In the ancient world and the Old Testament, to know someone’s name, especially that of God, often meant to enter into an intimate relationship with that person and to share that person’s character or power. To be given a new name was an indication of a new status. When God’s name was applied to a place in the Old Testament, e.g. the Temple, it often indicated that his presence was there. When someone gave a name to a person or thing it meant that they possessed that person or thing. Therefore, believers’ reception of their name from God represents their final reward of consummate identification and unity with the intimate, end- time presence and power of Christ in his kingdom and under his sovereign authority. Identification with this name begins when Christ reveals himself to people, and they confess his name by faith. Hence the importance of the Holy Name of Jesus in our tradition and the point of allegiance to it. So the ‘new name’ mentioned in Revelation is a mark of membership in the community of the redeemed.

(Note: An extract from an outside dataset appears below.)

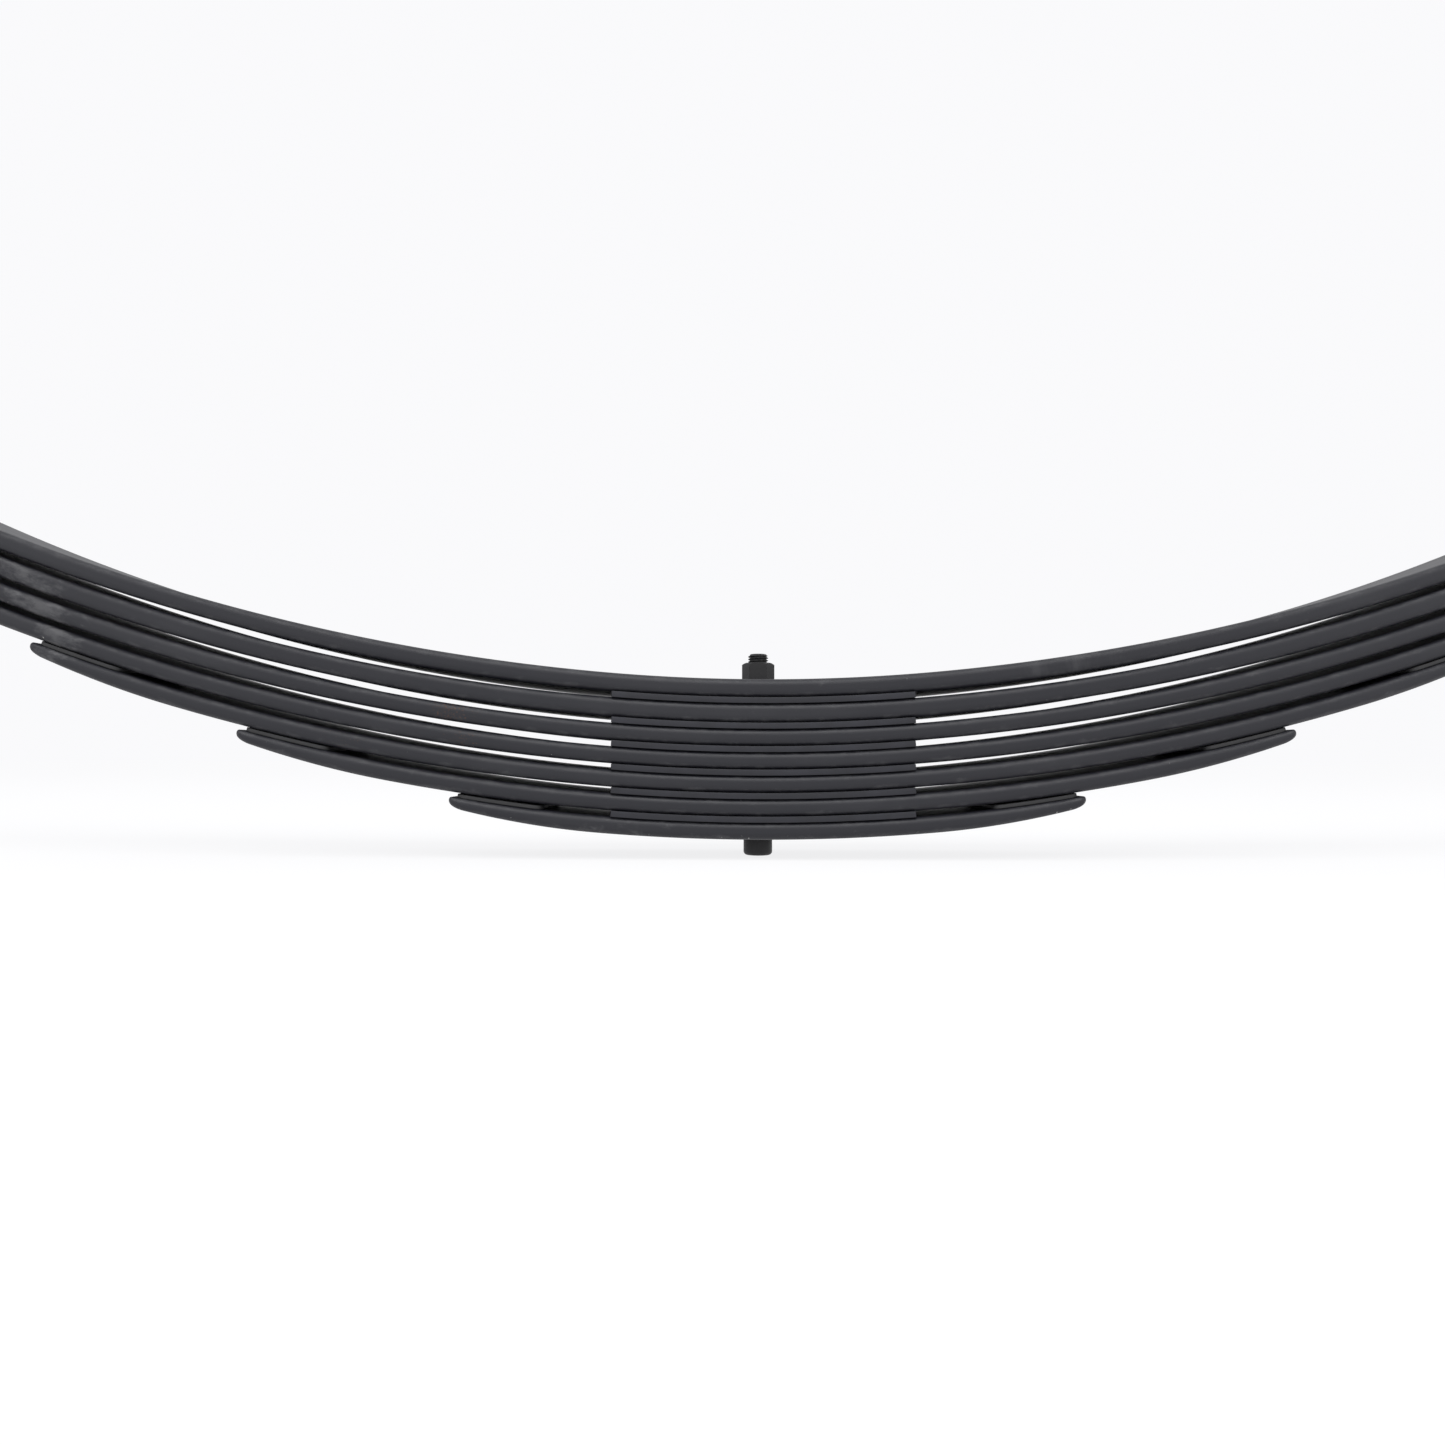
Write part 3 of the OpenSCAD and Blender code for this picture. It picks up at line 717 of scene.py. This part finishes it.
def strip_grid(camber, k, start, finish, half_width, upper, lower, edge, end_round, steps=24):
    """Grid of a strip on leaf k's line between two signed distances, with rounded edges and corners."""
    middle, reach = (start + finish) / 2, abs(finish - start) / 2
    turn = np.linspace(0, np.pi / 2, 7)[:-1]
    last = reach - end_round * (1 - np.sin(turn))
    half = np.concatenate([np.linspace(0, reach - end_round, steps // 2)[:-1], last, [reach]])
    way = np.concatenate([-half[::-1], half[1:]])
    inset = end_round * bow((np.abs(way) - reach + end_round) / end_round)
    squeeze = edge * bow((np.abs(way) - reach + edge) / edge) * 0.9
    ring = bar_ring(3, 2, 5)
    across, down = bar_grid(half_width - inset, np.full(way.size, upper) + squeeze,
                            np.full(way.size, lower) - squeeze, edge, ring)
    s = np.repeat((middle + way)[:, None], across.shape[1], axis=1)
    return camber.points(k, s, across, down), np.stack([s, across, down], axis=-1)


PAD_EDGE, PAD_CORNER = 0.0004, 0.004  # radii of a pad's edges, and of its corners from above


def pad_piece(camber, k, side):
    """A tip pad on leaf k with the low domed end of its button under the leaf."""
    sizes = camber.leaves
    end = camber.end(k, side)
    outer, inner = end - sizes.pad_setback, end - sizes.pad_setback - sizes.pad_length
    strip, place = strip_grid(camber, k, side * inner, side * outer, sizes.pad_width / 2, -sizes.pad_thick,
                              -CLEAR, PAD_EDGE, PAD_CORNER)
    middle = (outer + inner) / 2
    taper = sizes.taper_depth * (1 - (end - middle) / sizes.taper_run) ** 2
    under = camber.thick(k) - taper
    across = np.array([0.2, 0.6, 0.85, 0.96, 1.0, 1.0]) * sizes.button_radius
    height = -under - np.array([0.0005, 0.00045, 0.0003, 0.00012, 0.0, -0.001])
    button = put(turned(across, height, 40), camber.spot(k, side, middle))
    values = {"place": np.concatenate([place.reshape(-1, 3), button.reshape(-1, 3)])}
    return skin(f"pad_{k}_{SIDE_NAMES[side]}_piece", [(strip, False), (button, False)], values)


SPACER_CORNER = 0.0006  # radius of a spacer's corners from above


def spacer_piece(camber, k):
    """A spacer strip under leaf k, square cut, in the clamped centre. Its length is measured on its own arc,
    which is longer than the leaf's top arc by the ratio of their radii."""
    sizes = camber.leaves
    top, radius = camber.thick(k), sizes.centre_radius + camber.depth[k]
    ratio = radius / (radius + top)
    half, middle = sizes.spacer_length / 2 * ratio, sizes.spacer_offset * ratio
    grid, place = strip_grid(camber, k, middle - half, middle + half, sizes.width / 2, top,
                             top + sizes.spacer_thick, sizes.spacer_edge, SPACER_CORNER, 48)
    return skin(f"spacer_{k}_piece", [(grid, False)], {"place": place.reshape(-1, 3)})


HEX_CONE = 0.95  # where the cone on a hexagon's end starts, as a share of half its size across flats
HEX_SLOPE = np.tan(np.radians(30))
HEX_BREAK = 0.0001  # broken edge at the foot of a hexagon
HEX_DISH = 0.0003  # depth of the dish in a head's top
HEX_SINK = 0.0006  # depth of the countersink at a nut's mouths
NUT_TURN = np.radians(30 - 3.4)  # turns the nut's corners to X, and back by a few degrees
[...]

Rewinding to Peter’s naming moment, Jesus gives him a name not at the end time but at the moment at which he recognises the person in whom the end-time will be fulfilled. Confronted with that peculiar question, Peter cuts through all the reported speculation about Jesus’ identity and gives the right answer: ‘You are the Christ, the son of the living God.’ A bold, risky identification, but the truth. And Jesus responds: ‘you are Peter, the rock, and on this rock I will build my church.’

Peter saw, recognized, and acted on his recognition. This recognition is, Jesus says, the firm foundation for life with God, and it is the meaning of faith. So we learn that seeing and telling the truth, recognizing and acting upon it, in the sense that what we do and who we are is changed by the recognition, is faith, is the foundation of that life which has in it the breath of eternity. But we also note that this ‘come to Jesus moment’ doesn’t mean we’ve fully and finally arrived. Peter has been given his name, but he hasn’t got to the banquet yet.

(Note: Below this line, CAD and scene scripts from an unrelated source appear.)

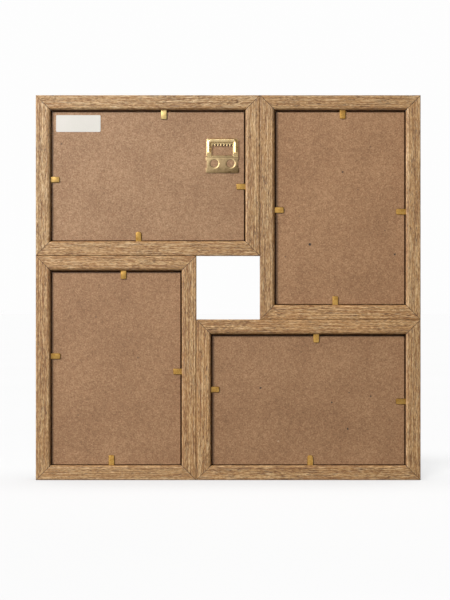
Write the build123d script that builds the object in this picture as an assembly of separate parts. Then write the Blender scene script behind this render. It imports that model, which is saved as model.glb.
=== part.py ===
from build123d import *
import math
import os

# Collage photo frame: four identical 10 x 15 cm picture frames joined in a pinwheel round
# an open square window, seen from the rear.
# Millimetres. +Z is up, -Y is the rear (the side with the backing boards, the side that
# goes against a wall), +Y is the viewing side. The origin is in the middle of the bottom
# edge, half way through the depth.

# ---- overall layout -------------------------------------------------------------------
FRAME_LONG = 176.0          # outer length of one frame
FRAME_SHORT = 126.0         # outer width of one frame
TOTAL = FRAME_LONG + FRAME_SHORT
HALF = TOTAL / 2

# ---- moulding section -----------------------------------------------------------------
DEPTH = 16.0                # front face to rear face
Y_BACK, Y_FRONT = -DEPTH / 2, DEPTH / 2
RAIL_W = 16.0               # full width of the moulding, lip included
REBATE_W = 11.5             # width of the rear face, outer edge to rebate wall
SEAT_Y = 1.0                # where the glass rests on the lip
BACK_IN_R = 2.2             # rounding of the rear inner edge
BACK_OUT_R = 0.8            # small rounding of the rear outer edge
FRONT_OUT_R = 1.2           # rounding of the front outer edge
FRONT_FLAT_END = 9.6        # where the flat front turns into the slope to the sight edge
SIGHT_TOP_Y = 5.0           # front end of the sight edge

# ---- glass, photo, backing ------------------------------------------------------------
PANE_LONG, PANE_SHORT = 152.0, 102.0      # the standard 10 x 15 cm print
GLASS_T, PHOTO_T, BOARD_T = 2.0, 0.3, 3.0
PANE_DROP = 0.45            # glass and print rest on the rebate's lower wall
BOARD_LONG, BOARD_SHORT, BOARD_DROP = 151.0, 101.0, 0.5    # the back is cut a little smaller
GLASS_Y = SEAT_Y - GLASS_T
PHOTO_Y = GLASS_Y - PHOTO_T
BOARD_Y = PHOTO_Y - BOARD_T                # rear surface of the backing board

# ---- bendable retaining tabs ----------------------------------------------------------
TAB_W, TAB_T = 4.7, 0.5
TAB_AXIS_U = REBATE_W + 0.30               # bend line, from the outer edge of the rail
TAB_AXIS_Y = BOARD_Y - 0.35
TAB_SHANK_U = 4.6                          # how deep the shank goes into the rail
TAB_TIP_R = 1.2

# ---- corner and joining hardware ------------------------------------------------------
VNAIL_T, VNAIL_LEG, VNAIL_APEX = 0.4, 4.2, 8.2
VNAIL_Y0, VNAIL_Y1 = -6.3, 0.7
DOWEL_R, DOWEL_LEN, DOWEL_IN = 2.0, 16.0, 35.0

# ---- hanger ---------------------------------------------------------------------------
HX = -4.6                                  # middle of the hanger
HINGE_Z = 254.2
HINGE_Y = BOARD_Y - 0.85
BARREL_R, BARREL_BORE_R = 0.72, 0.44       # rolled top edge of the plate
TRUNNION_R, TRUNNION_LEN = 0.38, 3.4       # inward stubs of the bail that turn in the roll
PLATE_T = 0.6
PLATE_HALF_W, PLATE_BOTTOM_Z, PLATE_TOP_Z = 12.15, 241.0, 254.2
PLATE_SHOULDER_Z = 253.5                   # top of the plate's corners, below the bail's arms
PLATE_HOLE_R, COUNTERSINK_R, COUNTERSINK_DEEP = 3.0, 4.05, 0.48
PLATE_HOLE_DX, PLATE_HOLE_Z = 6.38, 248.6
CLAW_OUT, CLAW_DEEP = 0.95, 2.3            # the four prongs pressed into the board
CLAW_SPANS = ((241.3, 245.0), (250.9, 253.5))
BAIL_HALF_W, BAIL_ARM_W, BAIL_T = 12.4, 3.9, 1.0
BAIL_TOP = 14.0                            # hinge line to top of the bail
BAIL_BAR_H = 2.9
SAW_STRIP_H, SAW_DEPTH, SAW_PITCH, SAW_COUNT = 3.1, 1.85, 2.39, 7
BEAD_W, BEAD_H, BEAD_START = 2.9, 1.0, 3.3

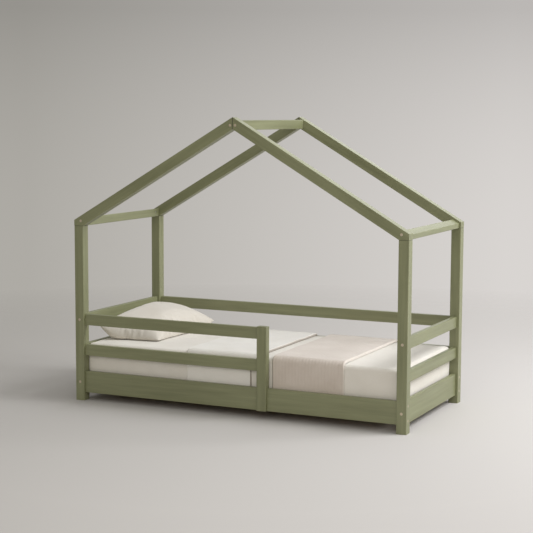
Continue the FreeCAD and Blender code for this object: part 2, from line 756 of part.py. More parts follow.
def fasten_base(kit, boards, ledges, slats, guard_post):
    """Screws hold the ledges to the side boards, the end slats to the ledges and the guard
    post's tongue to the board."""
    for side, y_side in SIDES.items():
        face = side_y(y_side, f"({BOARD_FACE} + ledge_width)")
        reach = "(frame_length / 2 - post_width - ledge_screw_end)"
        for index in range(LEDGE_SCREW_COUNT):
            x = f"({reach} * {2 * index / (LEDGE_SCREW_COUNT - 1) - 1})"
            where = (x, face, "(ledge_bottom + ledge_height / 2)")
            pair = (ledges[side], boards[side])
            screw_joint(kit, "screw", "ledge_screws", *pair, where, Y * y_side, "screw_length")
        for index in (0, SLAT_COUNT - 1):
            y = side_y(y_side, f"({BOARD_FACE} + ledge_width / 2)")
            where = (slat_x(index), y, f"({SLAT_BOTTOM} + slat_thickness)")
            pair = (slats[index], ledges[side])
            screw_joint(kit, "screw", "slat_screws", *pair, where, -Z, "screw_length")
    for up in (-1, 1):
        z = f"({BOARD_MIDDLE} + {up} * guard_screw_spread)"
        where = ("guard_post_place", side_y(-1, BOARD_FACE), z)
        pair = (boards["front"], guard_post)
        length = "guard_screw_length"
        screw_joint(kit, "guard_screw", "guard_post_screws", *pair, where, -Y, length)


# ---------------------------------------------------------------- the bedding


def soft_block(label, corner, size, upright_radius, edge_radius):
    """A padded block: its upright corners are rounded first, then its top and bottom edges."""
    piece = Piece(label, corner).block("Z", *size)
    piece.round_edges(upright_radius, runs_along(Z), "corners")
    box = piece.body.Tip.Shape.BoundBox

    def top_or_bottom(edge):
        z = edge.CenterOfMass.z
        return edge.BoundBox.ZLength < 0.01 and min(z - box.ZMin, box.ZMax - z) < 0.01

    return piece.round_edges(edge_radius, top_or_bottom, "edges")


def make_mattress():
    """The mattress in its fitted sheet."""
    corner = (f"(-{MATTRESS_LENGTH} / 2)", f"(-{MATTRESS_WIDTH} / 2)", MATTRESS_BOTTOM)
    size = (MATTRESS_LENGTH, MATTRESS_WIDTH, "mattress_height")
    soft_block("mattress", corner, size, MATTRESS_CORNER, "mattress_edge")


def make_draped(label, start, end):
    """A cover laid across the mattress and tucked down between it and the boards."""
    inner = f"({MATTRESS_WIDTH} + 2 * rest_gap)"
    outer = f"({inner} + 2 * cover_side)"
    bottom = f"({MATTRESS_BOTTOM} + cover_hem)"
    under = f"({MATTRESS_TOP} + rest_gap)"
    length = f"({end} - {start})"
    tall = f"({under} + cover_top - {bottom})"
    piece = Piece(label, (start, f"(-{outer} / 2)", bottom))
    piece.block("X", length, outer, tall)
    hollow = [
        ("cover_side", "0"),
        (f"cover_side + {inner}", "0"),
        (f"cover_side + {inner}", f"{under} - {bottom}"),
        ("cover_side", f"{under} - {bottom}"),
    ]
    piece.cut_outline("X", hollow, length)
    top = piece.body.Tip.Shape.BoundBox.ZMax
    ceiling = top - SIZES["cover_top"][0]

    def outer_corner(edge):
        return runs_along(X)(edge) and abs(edge.CenterOfMass.z - top) < 0.01

    def inner_corner(edge):
        return runs_along(X)(edge) and abs(edge.CenterOfMass.z - ceiling) < 0.01

    piece.round_edges("cover_edge", outer_corner, "outer_corners")
    piece.round_edges("mattress_edge", inner_corner, "inner_corners")


def make_pillow():
    """The pillow, which lies across the head end."""
    x = f"({BOARD_FACE} + pillow_clearance - frame_length / 2)"
    spare = f"({MATTRESS_WIDTH} - pillow_length)"
    y = f"({MATTRESS_WIDTH} / 2 - {spare} * pillow_back_share - pillow_length)"
    corner = (x, y, f"({MATTRESS_TOP} + rest_gap)")
    size = ("pillow_width", "pillow_length", "pillow_height")
    soft_block("pillow", corner, size, "pillow_corner", "pillow_edge")


# ---------------------------------------------------------------- the whole bed


def faults():
    """Every object that failed, and every node whose shape is missing or not valid."""
    found = []
    for thing in doc.Objects:
        if "Invalid" in thing.State or "Error" in thing.State:
            found.append(f"{thing.Label}: {thing.State}")
    for node in nodes:
        shape = node.Shape
        if shape.isNull() or not shape.isValid() or not shape.Solids:
            found.append(f"{node.Label}: no valid solid")
            continue
        expected = len(node.Links) if node.TypeId == "Part::Compound" else 1
        if len(shape.Solids) != expected:
            found.append(f"{node.Label}: {len(shape.Solids)} solids, not {expected}")
    return found


def main():
    make_sheet()
    posts = make_posts()
    rafters = make_rafters()
    ridge_beam = make_ridge_beam()
    eaves_beams = make_eaves_beams()
    end_timbers = make_end_timbers()
    side_boards = make_side_boards()
    long_rails = make_long_rails()
    guard_post = make_guard_post()
    ledges = make_ledges()
    slats = make_slats()
    make_tapes()
    kit = {
        "bolt": draw_bolt(),
        "nut": draw_nut(),
        "dowel": draw_dowel(),
        "screw": draw_screw("one_screw", "screw_length"),
        "guard_screw": draw_screw("one_guard_screw", "guard_screw_length"),
    }
    fasten_ends(kit, posts, end_timbers)
    fasten_sides(kit, posts, side_boards, long_rails, guard_post)
    fasten_roof(kit, posts, rafters, ridge_beam, eaves_beams)
    fasten_base(kit, side_boards, ledges, slats, guard_post)
    for fastener in kit.values():
        fastener.finish()
    make_mattress()
    make_draped("bedcover", "cover_start", "cover_end")
    make_draped("throw", "throw_start", "throw_end")
    make_pillow()
    doc.recompute()
    found = faults()
    if found:
        raise RuntimeError("\n".join(found))
    os.makedirs("parts", exist_ok=True)
    for node in nodes:
        node.Shape.exportStep(f"parts/{node.Label}.step")
    whole = Part.makeCompound([node.Shape for node in nodes])
    print(f"{len(nodes)} nodes, {len(whole.Solids)} solids, box {whole.BoundBox}")


main()
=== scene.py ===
# %% [markdown]
# # A house-frame toddler bed
# The bed is a low slatted frame of square painted timber with a roof outline above it. A mattress in
# a fitted sheet lies in it, with a white bedcover and a ribbed throw folded across it and one pillow
# at the head end. The timber, the slats and the fasteners come from the CAD model, which is loaded
# first and stays as it is. This lesson gives that timber its finish, and makes the bedding anew,
# because cloth needs softer shapes than CAD solids have.

# %% Load the bed
import math

import bpy
import numpy as np
from mathutils import Matrix, Vector


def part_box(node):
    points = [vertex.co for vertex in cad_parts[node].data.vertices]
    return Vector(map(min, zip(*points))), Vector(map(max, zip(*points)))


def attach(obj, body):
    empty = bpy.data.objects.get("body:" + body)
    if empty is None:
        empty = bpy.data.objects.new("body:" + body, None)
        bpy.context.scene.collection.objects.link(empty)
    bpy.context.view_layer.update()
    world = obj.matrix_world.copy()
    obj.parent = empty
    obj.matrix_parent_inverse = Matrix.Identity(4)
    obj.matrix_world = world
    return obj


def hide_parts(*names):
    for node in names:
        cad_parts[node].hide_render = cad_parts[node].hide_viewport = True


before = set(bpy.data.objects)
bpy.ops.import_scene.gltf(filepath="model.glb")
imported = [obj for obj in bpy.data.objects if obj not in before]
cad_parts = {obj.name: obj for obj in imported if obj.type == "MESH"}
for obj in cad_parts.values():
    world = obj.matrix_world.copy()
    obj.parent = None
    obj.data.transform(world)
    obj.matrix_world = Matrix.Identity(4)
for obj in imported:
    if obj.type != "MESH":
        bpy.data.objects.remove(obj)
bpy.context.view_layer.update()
MM = 0.001

# %% [markdown]
# ## Where things are
# Every place below is read from the CAD nodes, so the bedding fits the bed whatever its size. The
# head end of the bed is at -X, and the open front is at -Y.

# %% Read the places from the frame
mattress_low, mattress_high = (np.array(corner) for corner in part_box("mattress"))
cover_low, cover_high = (np.array(corner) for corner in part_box("bedcover"))
throw_low, throw_high = (np.array(corner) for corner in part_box("throw"))
pillow_low, pillow_high = (np.array(corner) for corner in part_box("pillow"))
MATTRESS_CORNER = 20 * MM
MATTRESS_EDGE = 24 * MM
COVER_EDGE = 28 * MM
REST_GAP = 0.3 * MM
print("mattress:", mattress_low, mattress_high)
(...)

After today’s gospel, Matthew continues:

From that time Jesus began to show his disciples that he must go to Jerusalem and suffer many things from the elders and chief priests and scribes, and be killed, and on the third day be raised. 16.21
And we know that Peter, emboldened by his recent success, now speaks again. It is sometimes better to keep quiet, especially when you’re ahead. But that isn’t who Peter is. And in speaking again Peter shows that, although he has recognised Jesus, he doesn’t yet understand what he has seen:
And Peter took him and began to rebuke him, saying, "God forbid, Lord! This shall never happen to you."
23 But he turned and said to Peter, "Get behind me, Satan! You are a hindrance to me; for you are not on the side of God, but of men." 16.22-23

Recognition, we are reminded, has more than one layer. We may correctly identify Jesus as Son of God, or even Saviour of the world. But is that just a form of words? Do we understand the organic process of salvation, the meaning of death and resurrection, the implications of how to be, and where to locate life, rather than mere existence? Peter has too quickly equated Jesus with the popular concept ‘Messiah’, a twitter-like shorthand he thinks he knows, but doesn’t yet understand. We spend our lives, if we do that in relationship with Jesus Christ, working out how to be truly alive, to breathe the air of eternity.
Directly after Peter has been sharply rebuked for words better left unsaid, Jesus selects him, along with two others, to witness the Transfiguration, a foretaste of the resurrection itself, the revelation of God’s life. Far from being punished for his misguided words, Peter is immediately granted a glimpse of the glorified Christ. And he blunders again in interpretation of what he sees, wanting to build booths to contain the vision: he’s still not at the banquet.

But we may surely be heartened by each of Peter’s blundering forward steps: his is a story of how, if we let it, God’s grace triumphs, because God knows us and loves us, calls us by name. And that the horizon to which we look, the glory, is a place where we too will be given our new names and welcomed into the fellowship of a banquet that is even better than a parish lunch.

Peter’s life was spent sorting out his priorities, slowly learning to get things right. The annual festival of our patron saint is as good a day as any I can imagine to take stock of our priorities and the value that we attach to them.

If we see and recognise Jesus as truly Lord and Saviour, how does that look to our neighbour, Christian or not, seeing us? And are we open to discovering that we haven’t yet arrived, that it may require us to change our mind about our priorities, even to the last moment of this life?